One of the key things we talk about as a business is that hospitality and growth are enemies

Shamil Thakrar

That said, any partnership will be symbiotic, and the trio are aware that their approach in the UK might not exactly be what is required in the US. “Equally, we acknowledge that someone will bring value to that and help us with the journey,” he adds. “We’re confident that we can make it work but know we’ve got to be humble and learn things so for that reason we think it’s pretty helpful to have some good expertise on board.”

This means having an open mind, adds Trollip, who acknowledges America Dishoom will inevitably not be a carbon copy of the original. “We may end up in a similar place, we may end up in a really different place in certain areas, we just don’t know. But we have got to make it right for the people who will be our guests in the US.”

15 years and counting

Next year Dishoom will celebrate a decade and half since it opened its first Irani-inspired café in Covent Garden (which it has since expanded). Restaurants in Kensington, King’s Cross, Soho, Shoreditch, Canary Wharf, Birmingham, Edinburgh and Manchester have followed, each with their individual style and story rooted in Bombay history and culture (Soho celebrates Bombay’s brief love affair with rock music in the 1960s and 70s, the stylistic muse for King’s Cross the struggle for Indian independence).

Dishoom Carnaby interior
Dishoom Carnaby (©John Carey)

The most recent Dishoom is in Battersea Power Station, which tells the story of Choti Dishoom, a comic character growing up in Bombay in the 1950s who is transported to an imaged 2023. Was this vision of how the company would evolve right there from the very beginning, or has it been an organic process?

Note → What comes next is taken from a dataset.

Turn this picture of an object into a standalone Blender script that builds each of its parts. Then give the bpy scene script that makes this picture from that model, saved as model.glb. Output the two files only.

“We do have some early plans that I can look back at, but it was definitely not this,” says Shamil. “But some of creative spark has carried right the way through and that’s maybe one of the things of which I’m most proud.

I look at the queue and find it daunting that people are willing to wait for what we do

Shamil Thakrar

“The energy in our brand and our business has always been about expression - we love the food of Bombay, we love the culture and looking after people and creating these stories and that’s what I can see in the original work we did. Some of the seeds were there and some of the ambition there was expressed, but we’ve taken it to places that I couldn’t have even dreamed of.”

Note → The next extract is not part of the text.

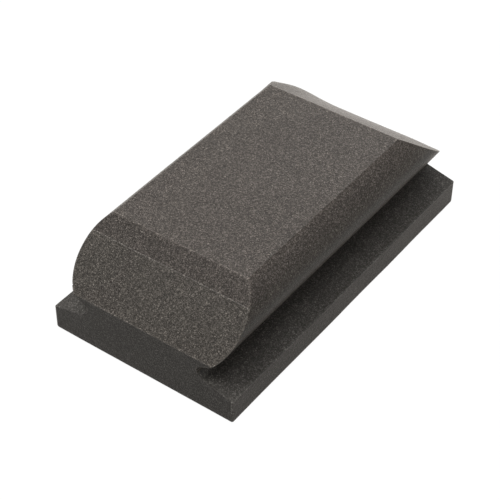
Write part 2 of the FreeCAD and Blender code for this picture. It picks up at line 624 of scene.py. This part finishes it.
class Nodes:
    """A small helper that writes a node tree in few words."""

    def __init__(self, tree):
        self.tree = tree
        tree.nodes.clear()

    def add(self, kind, inputs=None, **settings):
        node = self.tree.nodes.new(kind)
        for name, value in settings.items():
            setattr(node, name, value)
        for name, value in (inputs or {}).items():
            self.feed(node.inputs[name], value)
        return node

    def feed(self, socket, value):
        """Links a socket to another node's output, or sets its value."""
        if isinstance(value, bpy.types.NodeSocket):
            self.tree.links.new(value, socket)
        else:
            socket.default_value = value

    def math(self, operation, first, second):
        return self.add("ShaderNodeMath", {0: first, 1: second}, operation=operation).outputs[0]

    def times(self, first, second):
        return self.math("MULTIPLY", first, second)

    def plus(self, first, second):
        return self.math("ADD", first, second)

    def remap(self, value, low, high, to_low, to_high):
        ends = {"From Min": low, "From Max": high, "To Min": to_low, "To Max": to_high}
        return self.add("ShaderNodeMapRange", {"Value": value, **ends}).outputs[0]

    def vary(self, noise_value, to_low, to_high):
        """Stretches a noise over a range."""
        return self.remap(noise_value, NOISE_LOW, NOISE_HIGH, to_low, to_high)

    def blend(self, share, first, second):
        """The first colour where the share is 0, the second where it is 1."""
        colours = {0: share, 6: (*first, 1), 7: (*second, 1)}
        return self.add("ShaderNodeMix", colours, data_type="RGBA").outputs[2]

    def scale(self, vector, factor):
        """A colour or a place, times a number."""
        inputs = {0: vector, "Scale": factor}
        return self.add("ShaderNodeVectorMath", inputs, operation="SCALE").outputs[0]

    def millimetres(self):
        """The place on the piece, in millimetres."""
        return self.scale(self.add("ShaderNodeTexCoord").outputs["Object"], 1 / MM)

    def noise(self, place, size, detail):
        inputs = {"Vector": place, "Scale": 1 / size, "Detail": detail}
        return self.add("ShaderNodeTexNoise", inputs).outputs["Fac"]

    def cells(self, place, size):
        """A cell pattern: a random shade per cell and the distance to the cell's middle."""
        node = self.add("ShaderNodeTexVoronoi", {"Vector": place, "Scale": 1 / size})
        shade = self.add("ShaderNodeSeparateColor", {"Color": node.outputs["Color"]})
        return shade.outputs["Red"], node.outputs["Distance"]

    def bright_tail(self, shade, gain):
        """Turns even random shades into mostly dark ones with a few bright, averaging 1."""
        cubed = self.math("POWER", shade, 3.0)
        average_of_cubed = 1 / 4
        return self.plus(self.times(cubed, gain), 1 - gain * average_of_cubed)

    def attribute(self, name):
        return self.add("ShaderNodeAttribute", attribute_name=name).outputs["Fac"]

    def bump(self, height, strength, depth):
        inputs = {"Height": height, "Strength": strength, "Distance": depth}
        return self.add("ShaderNodeBump", inputs).outputs[0]

    def finish(self, inputs):
        """Ends the material in one principled surface."""
        surface = self.add("ShaderNodeBsdfPrincipled", inputs)
        self.add("ShaderNodeOutputMaterial", {"Surface": surface.outputs[0]})


def new_material(name):
    """An empty material and the helper that fills it."""
    material = bpy.data.materials.new(name)
    material.use_nodes = True
    return material, Nodes(material.node_tree)


def foam_grain(nodes, place, roughness_share):
    """Brightness of the cut cells, averaging about 1, and the depth of the cells for the bump."""
    cell_shade, cell_depth = nodes.cells(place, CELL)
    fine_shade, fine_depth = nodes.cells(place, FINE_CELL)
    speck_shade, _ = nodes.cells(place, SPECK_CELL)
    coarse = nodes.bright_tail(cell_shade, CELL_TAIL)
    fine = nodes.bright_tail(fine_shade, FINE_TAIL)
    specks = nodes.remap(speck_shade, 1 - SPECK_SHARE, 1, 0, SPECK_GAIN)
    grain = nodes.plus(nodes.times(coarse, fine), specks)
    grain = nodes.times(nodes.math("SUBTRACT", grain, 1.0), roughness_share)
    height = nodes.plus(cell_depth, nodes.times(fine_depth, FINE_CELL_HEIGHT))
    return nodes.plus(grain, 1.0), nodes.times(height, roughness_share)


def rim_highlight_and_pale_seam(nodes, place, seam):
    """How much paler than its surroundings the foam is: a painted highlight along the rims and corners, and
    a pale line along the cut seam.
    """
    unevenness = nodes.noise(place, UNEVENNESS_SIZE, 1.0)
    rim_low, rim_high = RIM_HIGHLIGHT * (1 - RIM_HIGHLIGHT_UNEVENNESS), RIM_HIGHLIGHT * (1 + RIM_HIGHLIGHT_UNEVENNESS)
    seam_low, seam_high = seam * (1 - SEAM_FRAYING), seam * (1 + SEAM_FRAYING)
    rim_share = nodes.remap(unevenness, UNEVENNESS_LOW, UNEVENNESS_HIGH, rim_low, rim_high)
    seam_share = nodes.remap(unevenness, UNEVENNESS_LOW, UNEVENNESS_HIGH, seam_low, seam_high)
    # Painted highlight along the rims and corners
    rim_highlight = nodes.times(nodes.attribute("edge_highlight"), rim_share)
    cut_seam = nodes.times(nodes.attribute("end_cut"), seam_share)
    return nodes.plus(rim_highlight, nodes.plus(cut_seam, 1.0))


def foam_material(name, colour, seam=0.0):
    """Charcoal closed-cell foam: cut cells with pale walls, mottling, painted highlights on rims and
    corners, painted shade on upright faces and under the grip, and a pale cut seam.
    """
    material, nodes = new_material(name)
    place = nodes.millimetres()
    smooth_and_shade = nodes.attribute("smooth_cut_and_shade")
    # Flatter grain on upright faces and under the grip: partly the smoother die cut, partly painted shade
    roughness_share = nodes.remap(smooth_and_shade, 0, 1, 1.0, SMOOTH_CUT_CONTRAST)
    grain, height = foam_grain(nodes, place, roughness_share)
    mottle = nodes.vary(nodes.noise(place, MOTTLE, 3.0), 1 - MOTTLE_SHARE, 1 + MOTTLE_SHARE)
    brightness = nodes.times(nodes.times(grain, mottle), rim_highlight_and_pale_seam(nodes, place, seam))
    nodes.finish({
        # Painted shade: darker, cooler colour on upright faces and under the grip
        "Base Color": nodes.scale(nodes.blend(smooth_and_shade, colour, PAINTED_SHADE_COLOUR), brightness),
        "Roughness": FOAM_ROUGHNESS,
        "Specular IOR Level": FOAM_SPECULAR,
        "Sheen Weight": FOAM_SHEEN,
        "Sheen Roughness": FOAM_SHEEN_ROUGHNESS,
        "Sheen Tint": WARM_WHITE,
        "Normal": nodes.bump(height, FOAM_BUMP_STRENGTH, FOAM_BUMP_DEPTH),
    })
    return material


def nylon_material():
    """Black moulded hooks: slightly glossy, with a shade that differs from hook to hook."""
    material, nodes = new_material("hook_nylon")
    place = nodes.millimetres()
    hook_shade, _ = nodes.cells(place, HOOK_PITCH / MM)
    hook_share = nodes.remap(hook_shade, 0, 1, 1 - NYLON_HOOK_SHARE, 1 + NYLON_HOOK_SHARE)
    scuffs = nodes.noise(place, NYLON_SCUFF, 2.0)
    scuff_share = nodes.vary(scuffs, 1 - NYLON_SCUFF_SHARE, 1 + NYLON_SCUFF_SHARE)
    nodes.finish({
        "Base Color": nodes.scale(NYLON_COLOUR, nodes.times(hook_share, scuff_share)),
        "Roughness": nodes.vary(scuffs, NYLON_GLOSSY, NYLON_DULL),
        "Normal": nodes.bump(scuffs, NYLON_BUMP_STRENGTH, NYLON_BUMP_DEPTH),
    })
    return material


def backing_material():
    """Woven black backing: two crossing sets of threads with a soft sheen."""
    material, nodes = new_material("woven_backing")
    place = nodes.millimetres()
    wave = {"Vector": place, "Scale": THREAD_SCALE, "Distortion": THREAD_WOBBLE}
    lengthwise = nodes.add("ShaderNodeTexWave", wave, bands_direction="X").outputs["Fac"]
    crosswise = nodes.add("ShaderNodeTexWave", wave, bands_direction="Y").outputs["Fac"]
    weave = nodes.math("MAXIMUM", lengthwise, crosswise)
    thread_share = nodes.remap(weave, 0, 1, THREAD_DARK, THREAD_BRIGHT)
    fibre_share = nodes.vary(nodes.noise(place, FIBRE, 2.0), 1 - FIBRE_SHARE, 1 + FIBRE_SHARE)
    nodes.finish({
        "Base Color": nodes.scale(BACKING_COLOUR, nodes.times(thread_share, fibre_share)),
        "Roughness": BACKING_ROUGHNESS,
        "Specular IOR Level": BACKING_SPECULAR,
        "Sheen Weight": BACKING_SHEEN,
        "Normal": nodes.bump(weave, BACKING_BUMP_STRENGTH, BACKING_BUMP_DEPTH),
    })
    return material


def adhesive_material():
    """A thin straw-coloured film of dried adhesive, cloudy in places and slightly shiny."""
    material, nodes = new_material("adhesive_film")
    place = nodes.millimetres()
    cloud = nodes.noise(place, CLOUD, 3.0)
    _, bubbles = nodes.cells(place, BUBBLE)
    cloud_share = nodes.vary(cloud, CLOUD_DARK, CLOUD_BRIGHT)
    bubble_share = nodes.remap(bubbles, 0, BUBBLE_RIM, BUBBLE_DARK, 1.0)
    nodes.finish({
        "Base Color": nodes.scale(ADHESIVE_COLOUR, nodes.times(cloud_share, bubble_share)),
        "Roughness": nodes.vary(cloud, ADHESIVE_GLOSSY, ADHESIVE_DULL),
        "Normal": nodes.bump(bubbles, ADHESIVE_BUMP_STRENGTH, ADHESIVE_BUMP_DEPTH),
    })
    return material


def give(piece, material):
    """Puts a material on a piece."""
    piece.data.materials.clear()
    piece.data.materials.append(material)
    "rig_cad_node" not in piece


# ---------------------------------------------------------------- studio

def floor_material():
    """A white sweep: almost shadowless to the camera, dim as a reflector, bright in grazing reflections."""
    material, nodes = new_material("pale_floor")
    ray = nodes.add("ShaderNodeLightPath").outputs
    matte = nodes.add("ShaderNodeBsdfDiffuse", {"Color": (FLOOR_BOUNCE, FLOOR_BOUNCE, FLOOR_BOUNCE, 1)})
    white = nodes.add("ShaderNodeEmission", {"Color": (*WHITE, 1), "Strength": FLOOR_GLOW})
    seen = nodes.times(ray["Is Camera Ray"], 1 - FLOOR_SHADOW_SHARE)
    surface = nodes.add("ShaderNodeMixShader", {0: seen, 1: matte.outputs[0], 2: white.outputs[0]})
    gleam = nodes.times(ray["Is Glossy Ray"], FLOOR_GLEAM)
    warm = nodes.add("ShaderNodeEmission", {"Color": WARM_WHITE, "Strength": gleam})
    whole = nodes.add("ShaderNodeAddShader", {0: surface.outputs[0], 1: warm.outputs[0]})
    nodes.add("ShaderNodeOutputMaterial", {"Surface": whole.outputs[0]})
    return material


def floor():
    mesh = bpy.data.meshes.new("floor")
    half = FLOOR_HALF_SIZE
    corners = [(-half, -half, 0), (half, -half, 0), (half, half, 0), (-half, half, 0)]
    mesh.from_pydata(corners, [], [(0, 1, 2, 3)])
    mesh.materials.append(floor_material())
    link(mesh, "floor")


def soft_light(name, place, size, power, colour):
    """A rectangular light turned to the block and hidden from the camera."""
    data = bpy.data.lights.new(name, "AREA")
    data.shape = "RECTANGLE"
    data.size, data.size_y = size
    data.energy = power
    data.color = colour
    light = link(data, name)
    light.location = place
    light.rotation_mode = "QUATERNION"
    light.rotation_quaternion = (LIGHT_TARGET - Vector(place)).to_track_quat("-Z", "Y")
    light.visible_camera = False


def world():
    """White to the camera, and no light from it on the block beyond the ambient share."""
    scene_world = bpy.data.worlds.new("studio")
    bpy.context.scene.world = scene_world
    scene_world.use_nodes = True
    nodes = Nodes(scene_world.node_tree)
    seen = nodes.add("ShaderNodeLightPath").outputs["Is Camera Ray"]
    backdrop = nodes.add("ShaderNodeBackground", {"Color": (*WHITE, 1), "Strength": BACKDROP_GLOW})
    ambient = nodes.add("ShaderNodeBackground", {"Color": (*WHITE, 1), "Strength": AMBIENT})
    mixed = nodes.add("ShaderNodeMixShader", {0: seen, 1: ambient.outputs[0], 2: backdrop.outputs[0]})
    nodes.add("ShaderNodeOutputWorld", {"Surface": mixed.outputs[0]})


def camera():
    azimuth = math.radians(CAMERA_AZIMUTH)
    elevation = math.radians(CAMERA_ELEVATION)
    back = Vector((
        math.sin(azimuth) * math.cos(elevation),
        -math.cos(azimuth) * math.cos(elevation),
        math.sin(elevation),
    ))
    data = bpy.data.cameras.new("camera")
    data.lens = CAMERA_LENS
    data.sensor_width = CAMERA_SENSOR
    data.clip_start = CAMERA_NEAR
    data.clip_end = CAMERA_FAR
    viewer = link(data, "camera")
    viewer.location = CAMERA_AIM + back * CAMERA_DISTANCE
    viewer.rotation_mode = "QUATERNION"
    roll = Quaternion(back, math.radians(CAMERA_ROLL))
    viewer.rotation_quaternion = roll @ (-back).to_track_quat("-Z", "Y")
    bpy.context.scene.camera = viewer


layers = build_foam()
give(layers["foam_body"], foam_material("charcoal_foam", BODY_COLOUR))
give(layers["foam_cap"], foam_material("charcoal_foam_cap", CAP_COLOUR))
give(layers["lamination_film"], foam_material("bond_film", FILM_COLOUR, SEAM_PALENESS))
facing = build_facing()
give(facing["backing"], backing_material())
give(facing["hooks"], nylon_material())
give(frame["nodes"]["facing_adhesive"], adhesive_material())

floor()
world()
for light in LIGHTS:
    soft_light(*light)
camera()
bpy.context.scene.view_settings.view_transform = "Standard"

Some aspects of running the business have certainly been beyond any credible prediction, the most obvious of which being Covid. Having suffered but survived it, the trio say they are the wiser for the experience.

“Covid has made us much more resilient, we are stronger as a team and a business,” says Trollip. “We’ve had to pull together and tighten up and work through that adversity. There have been [business] headwinds since 2016, you just become a lot stronger and have to rely on each other. Now there is no space for weaknesses, you can’t have that many chinks in your armour.”

The prospect of another pandemic might be too remote to have front of mind, but that doesn’t mean there aren’t things to lose sleep over. One of Dishoom’s hallmarks – namely its queues (or lines, as they will be called in the US) thanks to its policy on only accepting bookings for groups of six or more at the majority of its venues – turns out to be a source of anxiety.

“I look at the queue and find it daunting that people are willing to wait for what we do,” admits Shamil. “I’m embarrassed about people having to wait and would like to seat them more quickly, but at the same time a lot of people come because they know they can get a seat.

“We’ve got to earn these people every time, and if they come and place their time and trust and spend their money with us the onus is on us to make sure it’s better every time - not just consistent or the same, but better. That really works you hard.

“The paranoia that tomorrow if we’re not better we’re not going to have people who want to take up our hospitality, I find that quite scary and more daunting as we build more restaurants.”